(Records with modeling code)
* Begin *
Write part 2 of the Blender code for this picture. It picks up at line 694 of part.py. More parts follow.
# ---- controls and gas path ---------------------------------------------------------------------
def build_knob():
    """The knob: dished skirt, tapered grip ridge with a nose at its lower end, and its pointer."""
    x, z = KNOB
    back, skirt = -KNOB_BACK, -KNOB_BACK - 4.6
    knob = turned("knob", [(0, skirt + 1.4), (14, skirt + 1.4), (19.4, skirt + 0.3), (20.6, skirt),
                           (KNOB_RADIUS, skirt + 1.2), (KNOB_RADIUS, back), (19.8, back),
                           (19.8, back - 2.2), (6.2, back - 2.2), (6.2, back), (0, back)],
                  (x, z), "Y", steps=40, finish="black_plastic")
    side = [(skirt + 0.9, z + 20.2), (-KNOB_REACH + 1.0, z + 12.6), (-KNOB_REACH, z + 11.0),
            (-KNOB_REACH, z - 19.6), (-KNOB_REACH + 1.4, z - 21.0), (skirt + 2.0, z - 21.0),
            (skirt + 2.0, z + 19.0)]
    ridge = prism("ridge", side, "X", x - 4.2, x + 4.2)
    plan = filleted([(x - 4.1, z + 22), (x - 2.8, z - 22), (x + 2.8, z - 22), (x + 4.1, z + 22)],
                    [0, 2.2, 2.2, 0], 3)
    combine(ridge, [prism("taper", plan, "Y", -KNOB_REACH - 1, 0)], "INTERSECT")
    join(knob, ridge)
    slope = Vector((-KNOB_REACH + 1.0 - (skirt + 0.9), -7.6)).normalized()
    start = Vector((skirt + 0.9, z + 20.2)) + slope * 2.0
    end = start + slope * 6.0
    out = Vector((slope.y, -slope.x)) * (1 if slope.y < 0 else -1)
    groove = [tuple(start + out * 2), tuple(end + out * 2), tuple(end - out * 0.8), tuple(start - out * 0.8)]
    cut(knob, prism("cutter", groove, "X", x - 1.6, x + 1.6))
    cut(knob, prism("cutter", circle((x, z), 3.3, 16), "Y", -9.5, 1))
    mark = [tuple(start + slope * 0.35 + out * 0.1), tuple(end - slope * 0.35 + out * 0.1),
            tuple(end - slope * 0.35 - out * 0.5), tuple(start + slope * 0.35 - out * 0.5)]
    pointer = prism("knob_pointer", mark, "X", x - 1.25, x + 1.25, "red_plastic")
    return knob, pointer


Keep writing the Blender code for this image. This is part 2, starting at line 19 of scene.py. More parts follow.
* End *
* _EXERCISE TASK_: Copy all of the data. Keep every word exactly as it is.

* _REPLY_:
Write part 2 of the Blender code for this picture. It picks up at line 694 of part.py. More parts follow.
# ---- controls and gas path ---------------------------------------------------------------------
def build_knob():
    """The knob: dished skirt, tapered grip ridge with a nose at its lower end, and its pointer."""
    x, z = KNOB
    back, skirt = -KNOB_BACK, -KNOB_BACK - 4.6
    knob = turned("knob", [(0, skirt + 1.4), (14, skirt + 1.4), (19.4, skirt + 0.3), (20.6, skirt),
                           (KNOB_RADIUS, skirt + 1.2), (KNOB_RADIUS, back), (19.8, back),
                           (19.8, back - 2.2), (6.2, back - 2.2), (6.2, back), (0, back)],
                  (x, z), "Y", steps=40, finish="black_plastic")
    side = [(skirt + 0.9, z + 20.2), (-KNOB_REACH + 1.0, z + 12.6), (-KNOB_REACH, z + 11.0),
            (-KNOB_REACH, z - 19.6), (-KNOB_REACH + 1.4, z - 21.0), (skirt + 2.0, z - 21.0),
            (skirt + 2.0, z + 19.0)]
    ridge = prism("ridge", side, "X", x - 4.2, x + 4.2)
    plan = filleted([(x - 4.1, z + 22), (x - 2.8, z - 22), (x + 2.8, z - 22), (x + 4.1, z + 22)],
                    [0, 2.2, 2.2, 0], 3)
    combine(ridge, [prism("taper", plan, "Y", -KNOB_REACH - 1, 0)], "INTERSECT")
    join(knob, ridge)
    slope = Vector((-KNOB_REACH + 1.0 - (skirt + 0.9), -7.6)).normalized()
    start = Vector((skirt + 0.9, z + 20.2)) + slope * 2.0
    end = start + slope * 6.0
    out = Vector((slope.y, -slope.x)) * (1 if slope.y < 0 else -1)
    groove = [tuple(start + out * 2), tuple(end + out * 2), tuple(end - out * 0.8), tuple(start - out * 0.8)]
    cut(knob, prism("cutter", groove, "X", x - 1.6, x + 1.6))
    cut(knob, prism("cutter", circle((x, z), 3.3, 16), "Y", -9.5, 1))
    mark = [tuple(start + slope * 0.35 + out * 0.1), tuple(end - slope * 0.35 + out * 0.1),
            tuple(end - slope * 0.35 - out * 0.5), tuple(start + slope * 0.35 - out * 0.5)]
    pointer = prism("knob_pointer", mark, "X", x - 1.25, x + 1.25, "red_plastic")
    return knob, pointer


Keep writing the Blender code for this image. This is part 2, starting at line 19 of scene.py. More parts follow.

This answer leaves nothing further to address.